El sello Emecé, del grupo Planeta, acaba de reeditar la novela Salvatierra de Pedro Mairal, aprovechando los récords de ventas y de crítica de su última publicación La Uruguaya.

Quienes tuvieron una experiencia temprana con este autor, digamos que desde Una noche con Sabrina Love en 1998, no se sorprenden cuando se encuentran con comentarios acerca de su capacidad narrativa, un gran dominio del “tempo” de la historia y la creación de atmósferas acabadas.

En Salvatierra, el autor se sube a su bote construido como relato-pintura, pero en vez de esforzarse para llegar a algún lado, parece que la corriente simplemente lo arrastra hasta donde quiere ir. Los hijos de Juan Salvatierra -talentoso y absolutamente desconocido artista plástico-, vuelven a Barrancales inmediatamente después de la muerte de su madre para intentar poner en valor y dar difusión a la obra de su padre, fallecido hace ya varios años.

La historia se centra en Miguel, el hijo menor que durante su niñez acompañó al artista en sus tardes de pintura, preparando telas, construyendo pinceles, consiguiendo los implementos necesarios para que Salvatierra desarrolle su monumental obra pictórica, la misma que ahora se arrumba en un galpón.

Pero más allá de la trama del “descubrimiento” sobre quién es ese artista y quién es ese hijo, de la búsqueda de una parte extraviada de la obra, Mairal pinta -no hay otro modo de decirlo- escenarios, personajes, situaciones como trazos de colores que fluyen a lo largo de las páginas con la misma aparente placidez que corre la vida a la vera del río.

Y, justamente, Salvatierra es también un relato-río. Un río omnipresente y mudo, como el propio personaje del artista, que a veces desborda e inunda dejando marcas de tristeza, que a veces recibe manso los cuerpos que se bañan en él, y otras se viste con tonalidades radiantes en las dos orillas.

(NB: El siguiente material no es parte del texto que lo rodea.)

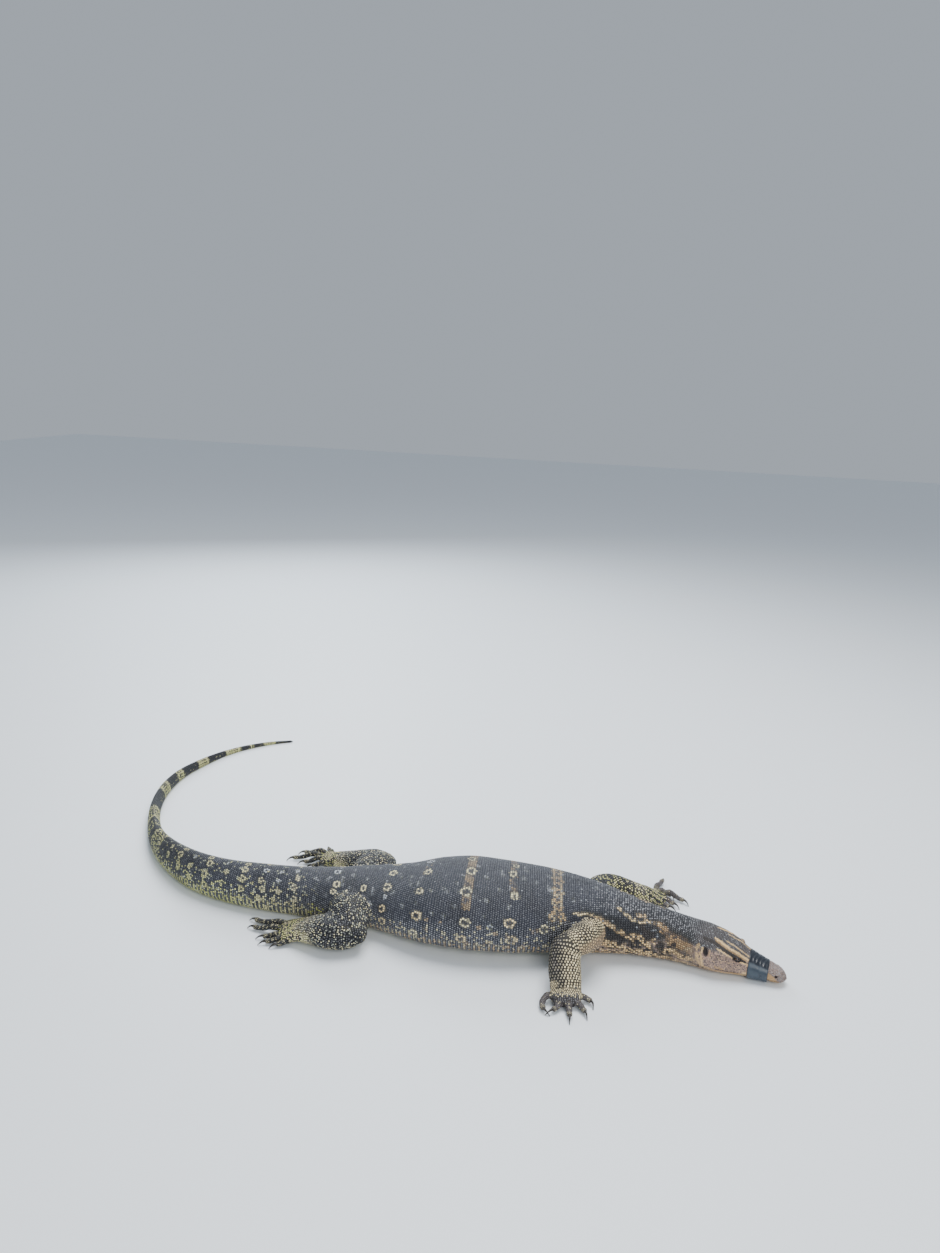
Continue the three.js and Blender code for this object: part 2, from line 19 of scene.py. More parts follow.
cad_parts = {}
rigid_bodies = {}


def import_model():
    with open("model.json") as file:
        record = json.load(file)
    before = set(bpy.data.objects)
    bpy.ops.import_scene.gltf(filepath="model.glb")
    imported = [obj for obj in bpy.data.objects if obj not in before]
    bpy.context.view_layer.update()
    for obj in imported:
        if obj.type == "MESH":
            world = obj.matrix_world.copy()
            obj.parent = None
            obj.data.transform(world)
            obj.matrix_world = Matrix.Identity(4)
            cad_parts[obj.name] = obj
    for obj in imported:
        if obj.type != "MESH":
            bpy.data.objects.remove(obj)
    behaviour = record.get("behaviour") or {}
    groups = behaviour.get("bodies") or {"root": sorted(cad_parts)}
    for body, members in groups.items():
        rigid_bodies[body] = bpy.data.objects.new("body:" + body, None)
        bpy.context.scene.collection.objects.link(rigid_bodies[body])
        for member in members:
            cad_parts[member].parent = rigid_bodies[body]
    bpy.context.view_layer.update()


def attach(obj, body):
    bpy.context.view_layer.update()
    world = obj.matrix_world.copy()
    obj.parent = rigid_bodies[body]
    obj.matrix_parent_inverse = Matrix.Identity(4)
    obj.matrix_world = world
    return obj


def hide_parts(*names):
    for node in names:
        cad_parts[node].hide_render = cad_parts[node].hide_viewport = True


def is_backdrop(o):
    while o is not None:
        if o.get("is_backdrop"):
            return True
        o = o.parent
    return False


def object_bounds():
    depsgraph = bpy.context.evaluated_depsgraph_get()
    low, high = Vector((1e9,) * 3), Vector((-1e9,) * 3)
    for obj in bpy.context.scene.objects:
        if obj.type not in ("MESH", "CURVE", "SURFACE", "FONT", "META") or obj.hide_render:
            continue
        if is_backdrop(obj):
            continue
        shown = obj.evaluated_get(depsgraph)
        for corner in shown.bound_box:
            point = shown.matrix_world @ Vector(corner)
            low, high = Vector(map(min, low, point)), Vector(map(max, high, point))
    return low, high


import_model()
MM = 0.001
TURN = 2 * np.pi

# %% Helpers for meshes and pieces
def read_all(items, key, kind=float, width=1):
    """One value, or a few, of every item of a mesh."""
    values = np.empty(len(items) * width, kind)
    items.foreach_get(key, values)
    return values.reshape(-1, width) if width > 1 else values


def write_layer(mesh, key, value, kind="FLOAT"):
    layer = mesh.attributes.new(key, kind, "POINT")
    layer.data.foreach_set("value" if kind == "FLOAT" else "vector", value.ravel())


def place_object(name, data):
    thing = bpy.data.objects.new(name, data)
    bpy.context.scene.collection.objects.link(thing)
    return thing


def ride_piece(name, mesh, slot, *replaced):
    piece = place_object(name, mesh)
    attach(piece, "root")
    if replaced:
        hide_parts(*replaced)
    return piece


def mesh_of(name, points, faces):
    mesh = bpy.data.meshes.new(name)
    mesh.from_pydata(points, [], faces)
    return mesh


def solid_mesh(name, points, faces, material):
    """A smooth closed mesh from points in millimetres, its faces turned outwards."""
    mesh = mesh_of(name, (points * MM).tolist(), faces)
    bm = bmesh.new()
    bm.from_mesh(mesh)
    bmesh.ops.recalc_face_normals(bm, faces=bm.faces)
    bm.to_mesh(mesh)
    bm.free()
    mesh.shade_smooth()
    mesh.materials.append(material)
    return mesh

# %% [markdown]
# ## Camera
# The picture was taken by someone standing beside the animal and looking down at it a little.
# The camera's place, aim and lens were worked out from the corners of the square floor tiles.
# Depth of field and lens shift stay off, so that other views keep the same optics.

# %% Camera
CAMERA_PLACE = Vector((0.1121, -1.2132, 0.8298))
CAMERA_LOOK = Vector((-0.1172, 0.9570, -0.2654))
CAMERA_UP = Vector((-0.0795, 0.2574, 0.9630))
CAMERA_LENS, SENSOR_WIDTH = 25.61, 36
NEAREST, FARTHEST = 0.05, 50

camera = place_object("camera", bpy.data.cameras.new("camera"))
camera.data.lens, camera.data.sensor_width = CAMERA_LENS, SENSOR_WIDTH
camera.data.clip_start, camera.data.clip_end = NEAREST, FARTHEST
back = -CAMERA_LOOK.normalized()
right = CAMERA_UP.cross(back).normalized()
upright = back.cross(right)
camera.rotation_mode = "QUATERNION"
camera.rotation_quaternion = Matrix((right, upright, back)).transposed().to_quaternion()
camera.location = CAMERA_PLACE
bpy.context.scene.camera = camera
print("camera:", camera.location[:], "lens", camera.data.lens)

# %% [markdown]
# ## The body in numbers
# A lizard's body is one long tube that swells and narrows. It could be sculpted, or lofted by
# hand, but here a few tables say how wide and high it is at places along the spine, and smooth
# curves run through the rows. Distances are in millimetres from the tip of the snout, and the
# same tables shaped the solids, so that the skin follows them closely everywhere.

# %% Tables along the spine
SPINE = [
    [458.5, -36.5], [401.8, -20.4], [344, -4.5], [314, 2], [277, 8.5], [234, 12.5], [146, 14.5],
    [46, 8.5], [-64, 5.5], [-178, 11.5], [-233, 7.5], [-349, 5.5], [-407, 11.5], [-461.5, 26.5],
    [-520, 60], [-578, 113.5], [-632.5, 196], [-667, 282], [-679.5, 349], [-678.5, 415],
    [-661, 480], [-637, 538], [-605, 584], [-564, 622], [-518, 650],
]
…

Miguel debe atravesar ese límite férreo y a la vez hecho de agua para aproximarse a lo que puede ser un borde de ese infinito que es su padre y que es el río, mientras que Mairal navega tranquilo, al escribirlo, en el mismísimo infinito de la literatura.

No pasa muy seguido, pero este es uno de esos casos en los que lamento que estemos hablando de una ficción. No existe ese cuadro ni existió ese artista… pero tengo el consuelo de que existe este libro.